The study cohort of 767 people with type 1 diabetes and COVID-19 (mean age, 22.4 years; 52% female) was divided into three age groups: 18 years and younger (n = 415), 19 to 40 years (n = 247) and older than 40 years (n = 105). The oldest group had a higher proportion of patients hospitalized for COVID (47%) vs. those aged 18 years and younger (20%) and adults aged 19 to 40 years (16%; P < .001). Of adults older than 40 years, 28% had an adverse outcome, such as death, diabetic ketoacidosis or severe hypoglycemia, compared with 21% of children and 17% of those aged 19 to 40 years (P < .001).

After adjusting for sex, HbA1c, race and ethnicity, insurance type and comorbidities, adults older than 40 years were significantly more likely to be hospitalized for COVID-19 compared with patients aged 18 years and younger (adjusted OR = 4.2; 95% CI, 2.28-7.83). There was no significant difference for adverse outcomes between the age groups.

“Our data align with previous evidence suggesting that hospitalization is infrequent in children and young adults, rising after age 40 years,” Demeterco-Berggren said. “It has been previously reported that people with type 1 diabetes and COVID-19 have a higher probability of hospitalization than patients without diabetes, with age being the most important factor.”

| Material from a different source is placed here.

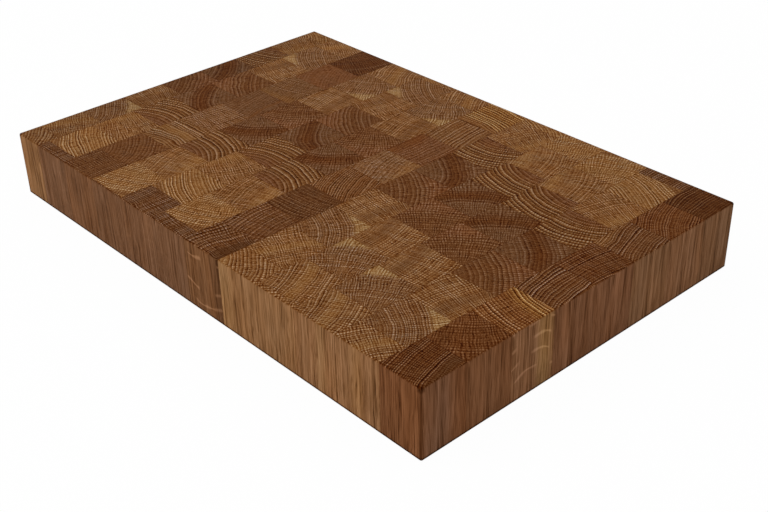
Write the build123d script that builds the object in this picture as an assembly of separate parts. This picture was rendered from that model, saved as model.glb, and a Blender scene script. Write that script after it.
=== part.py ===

Hospitalization more likely for minorities

The likelihood for hospitalization was higher for all participants with higher HbA1c (OR = 1.46; 95% CI, 1.35-1.58; P < .001). Non-Hispanic Black and Hispanic patients and those from other ethnicities were more likely to be hospitalized than white patients (OR = 3.46; 95% CI, 2.42-4.99; P < .001). The presence of comorbidities was associated with an increased risk for hospitalization (OR = 3.09; 95% CI, 2.15-4.47; P < .001). The odds for developing adverse outcomes were also increased for people with higher HbA1c (OR = 1.5; 95% CI, 1.37-1.66; P < .001), people who were non-Hispanic Black, Hispanic, or another non-Hispanic white ethnicity (OR = 3.31; 95% CI, 2.17-5.09; P < .001) and those with comorbidities (OR = 1.61; 95% CI, 1.07-2.44; P < .05).

Demeterco-Berggren said more studies involving multicenter collaborations are crucial to understanding how age and modifiable risk factors impact COVID-19 prognosis to prevent and reduce adverse outcomes for people with type 1 diabetes.